Like most things we like to get a few quick wins on the board. Unfortunately with habits they are generally so ingrained that it takes time to cement the change you are trying to see. You are going to have to be motivated and be prepared for the long haul. There may be no quick wins here and unfortunately this can drain motivation levels and leave you feeling like you are spending too long in the learning pit. This is where your EQ will have to kick in and you’ll have to draw on your resilience, grit and apply a healthy sense of optimism. One way to assist here is to look for tiny changes that can be made rather than a large scale overhaul. It may be that you keep the same routine and consciously substitute one small behaviour for another. You’ll have to be mindful of the old habits that are still firmly in place trying to influence your behaviour. This is where a critical friend can offer assistance. Sharing what you are trying to achieve with a trusted colleague is a good way to get an independent read on how you are travelling towards developing a new habit.

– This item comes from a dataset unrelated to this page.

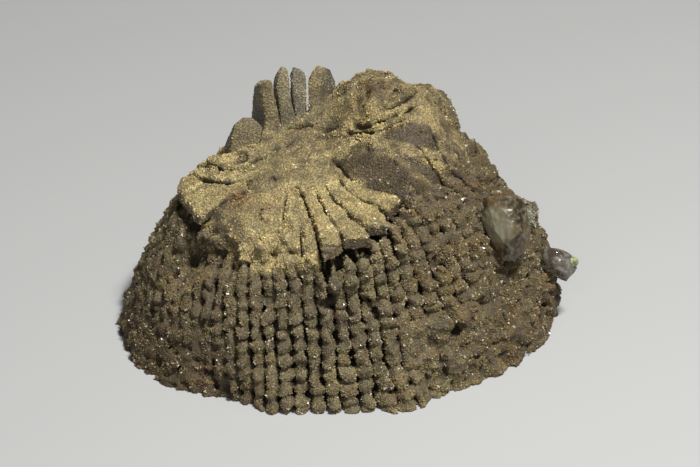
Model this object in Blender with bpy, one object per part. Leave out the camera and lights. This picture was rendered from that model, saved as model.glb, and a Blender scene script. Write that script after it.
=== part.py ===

Whilst leadership can be heavily influenced by the leader’s personality and ability to connect with people it is ultimately their behaviour that makes or breaks them. It’s the leader’s ability to continually perform and build a culture that people want to be part of that sets them apart from the pack. The habits we display can be powerful predictors of our success. It’s worth taking time to really examine how you go about your day to identify the habitual routines and decision making processes you’ve established to see what impact they are having on your leadership. As the saying goes, we are creatures of habit. You never know a small change or adjustment may make a significant difference to not only your success but to the entire culture of your organisation.